Cooling for longer recording
The Canon EOS R5 made a big splash with its 8K video recording modes. Since then, however, controversy has emerged from the camera’s tendency to overheat after a period of time. That’s due in part to oversampling its 4K footage with that big high-res sensor. The Sony avoids that issue with its 12-megapixel chip.
Cinema cameras like those used on big movie sets typically have internal cooling systems that include fans to help displace heat that comes from hardworking components inside. The A7S III doesn’t have any fans, but it does have passive cooling material to pull heat away from the critical components. That allows it to record for longer consecutive bursts without needing a break.
Sony has had some trouble with overheating in the past, especially if you’re shooting outdoors in the sun. But, the company claims some considerable improvements here, which should mean more uptime.
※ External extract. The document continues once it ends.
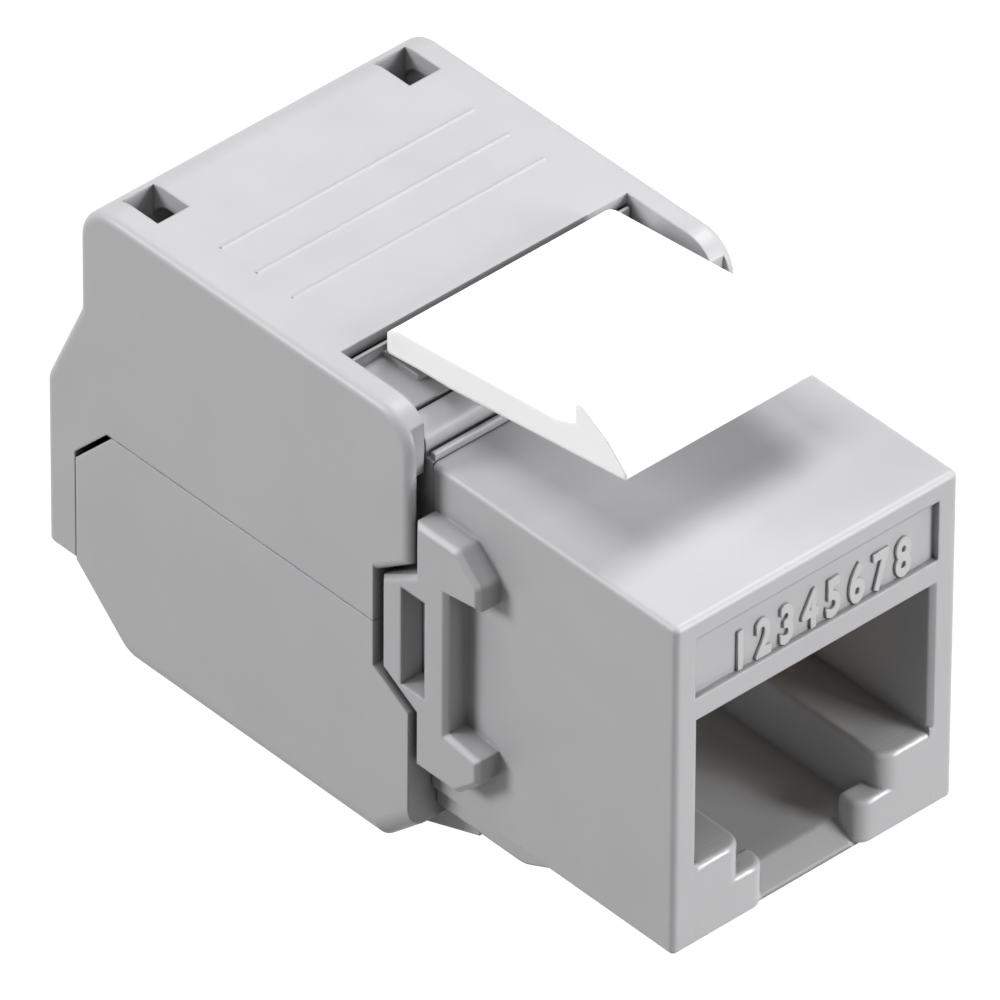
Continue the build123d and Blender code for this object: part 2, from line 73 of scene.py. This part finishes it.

Lots of video recording options
If you’re not plugged into the latest and greatest video recording formats, the A7S III’s spec sheet may look impossible to parse. It offers many of the common high-bitrate video formats professionals want when shooting on productions. When it comes to 4K, it offers XAVC S (H.264) and XAVC HS (H.265), both at various frame rates, bit depths, bit rates, and sampling rates. There are more options and you can dig into them on the official spec list, but it’s suffice to say that it’s beastly when it comes to recording modes. It can even pass 4K/60 footage at 16-bit depth to an external recorder if you really want to max things out.
How does it compare?
In terms of competition, the $3,500 price tag puts it in the same conversation as Canon’s EOS R5—but the two are really very different cameras. A better comparison lies in the Panasonic Lumix DC-S1H, which costs $500 more, but offers a 24-megapixel sensor, higher-resolution rear screen, and 6K Raw video output to a recorder.
We’re eager to see how the low-light and video performance will look once production models are available. For now, however, the $3,000 to $4,000 segment of the camera market is as exciting as it has been in a long time. It’s also vastly more interesting than cheaper segments of the market.